Les_ruego_que_me_51122e64f3401Guillermo Roz nació en Argentina en 1973 y está afincado en Madrid desde 2002. Entre sus obras publicadas citaremos la que le valió el premio Nuevo Talento Fnac, Tendríamos que haber venido solos, publicada por Alianza en 2012. La que nos ocupa recibió el I Premio de Narrativa Francisco Ayala el año pasado, y es la segunda de un tríptico, que no de una trilogía, como matiza el mismo autor. Ha sido editada exclusivamente en formato digital (www.musaalas9.com). Esto no quiere decir que la novela haya sido escrita pensando en ello, o al menos así lo declara Roz; aunque se adapta muy bien a los rigores de la pantalla, debido a que está compuesta por párrafos no muy extensos con un discurso sin excesivas complicaciones, además de diálogos breves, a lo que hay que añadir un estilo fragmentario que nos da la impresión, en muchas ocasiones, de estar frente a un guión cinematográfico, lo que le confiere un ritmo muy actual, acorde con la manera en que hoy recibimos la información en los medios electrónicos.

El principio que rige toda la obra nos lo proporciona una de las reflexiones del protagonista hacia el final, dice así “La verdad es una construcción, la realidad un colaje, la imaginación una necesidad”. Juan y Elsa pertenecen a sendas familias acomodadas de la ciudad de Quilmes, cuyos padres decidieron desde sus nacimiento que estaban destinados a casarse uno con el otro, pero entre ellos surge Leticia, con la cual formarán un triángulo amoroso, en el que Elsa no ama a Juan, Leticia en cambio sí, y este, a pesar de tener relaciones con Leticia, ama a Elsa. Con estos elementos se diría que estamos ante una comedia, pero la tragedia se precipita cuando, después de casados, Juan y Elsa acuden a una reunión de antiguos compañeros de colegio, en la que tiene lugar lo que parece ser un accidente casual, en una de las atracciones del parque donde se celebra el encuentro. Diez años después aparece de nuevo Leticia, y a partir de aquí nos iremos sumergiendo en las profundidades de un thriller, pero hasta el final no sabremos que nada es lo que parece. Tras un ritmo que se acelera progresivamente, sobre todo en los tres capítulos de la tercera parte, la historia concluye de manera sorprendente (al más puro estilo de los cuentos de O. Henry), y da un giro que nos deja boquiabiertos frente a la pantalla, con el recuerdo de unas certeras reflexiones finales sobre la verdad y la mentira, que nos recuerda en algún sentido al concepto de las “mentiras vitales” barojianas de El árbol de la ciencia, necesarias para seguir viviendo, aunque sea encaminándose hacia el abismo.

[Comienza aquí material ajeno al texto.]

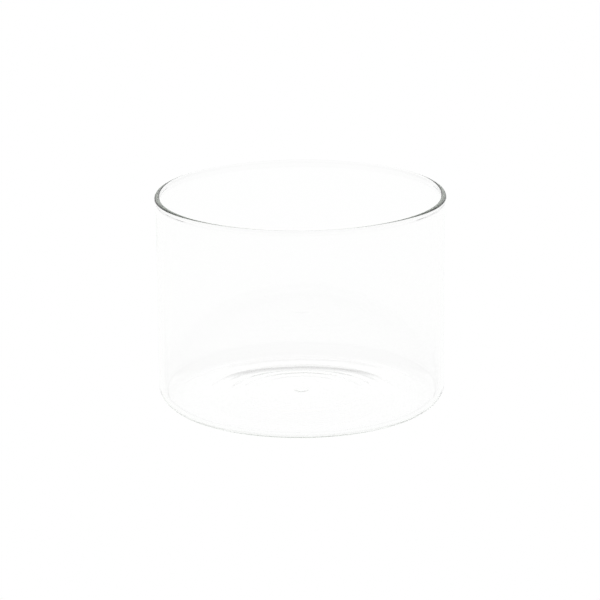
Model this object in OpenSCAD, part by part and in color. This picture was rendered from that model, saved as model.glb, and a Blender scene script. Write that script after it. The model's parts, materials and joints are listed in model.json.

Aunque pueda resultar perogrullada, hay que decir que el narrador, Juan, no es el autor, Guillermo Roz, por mucho que la primera persona utilizada pueda llegar a confundir al lector. Siendo así que la perspectiva es siempre la del personaje, que cuenta desde una cierta candidez, unas veces, (como apunta Andrés Neuman refiriéndose a su estilo) o desde una dolorosa lucidez de adulto, otras, su historia. Lo cual produce un efecto de frescura en el descubrimiento del mundo por el protagonista, suplementado por la utilización de un lenguaje coloquial y desenfadado muy oportuno, que no resta profundidad a reflexiones sobre el tiempo, la ficción y la realidad o sobre la clase social a la que pertenece, mostrada esta con una mirada muy crítica.

Una familia conservadora, unas convenciones sociales rígidas y un acontecimiento cruento, junto a un amor no correspondido, se confabulan para que ninguno de los tres personajes principales sean felices. Terminan siendo víctimas, arrastrados desde la comicidad al drama, pasando por lo grotesco, sin abandonar nunca la ironía. Recursos que se revelan como los mejores para hacer frente a una realidad degradada e insatisfactoria.

Les ruego que me odien es una “novela oscura”, que no negra, como la denomina Roz. Una novela de amor, muerte y locura, parafraseando a Horacio Quiroga, que ha de terminarse de leer en su totalidad para alcanzar a vislumbrar la soledad del personaje principal y para saborearla en todo lo que vale.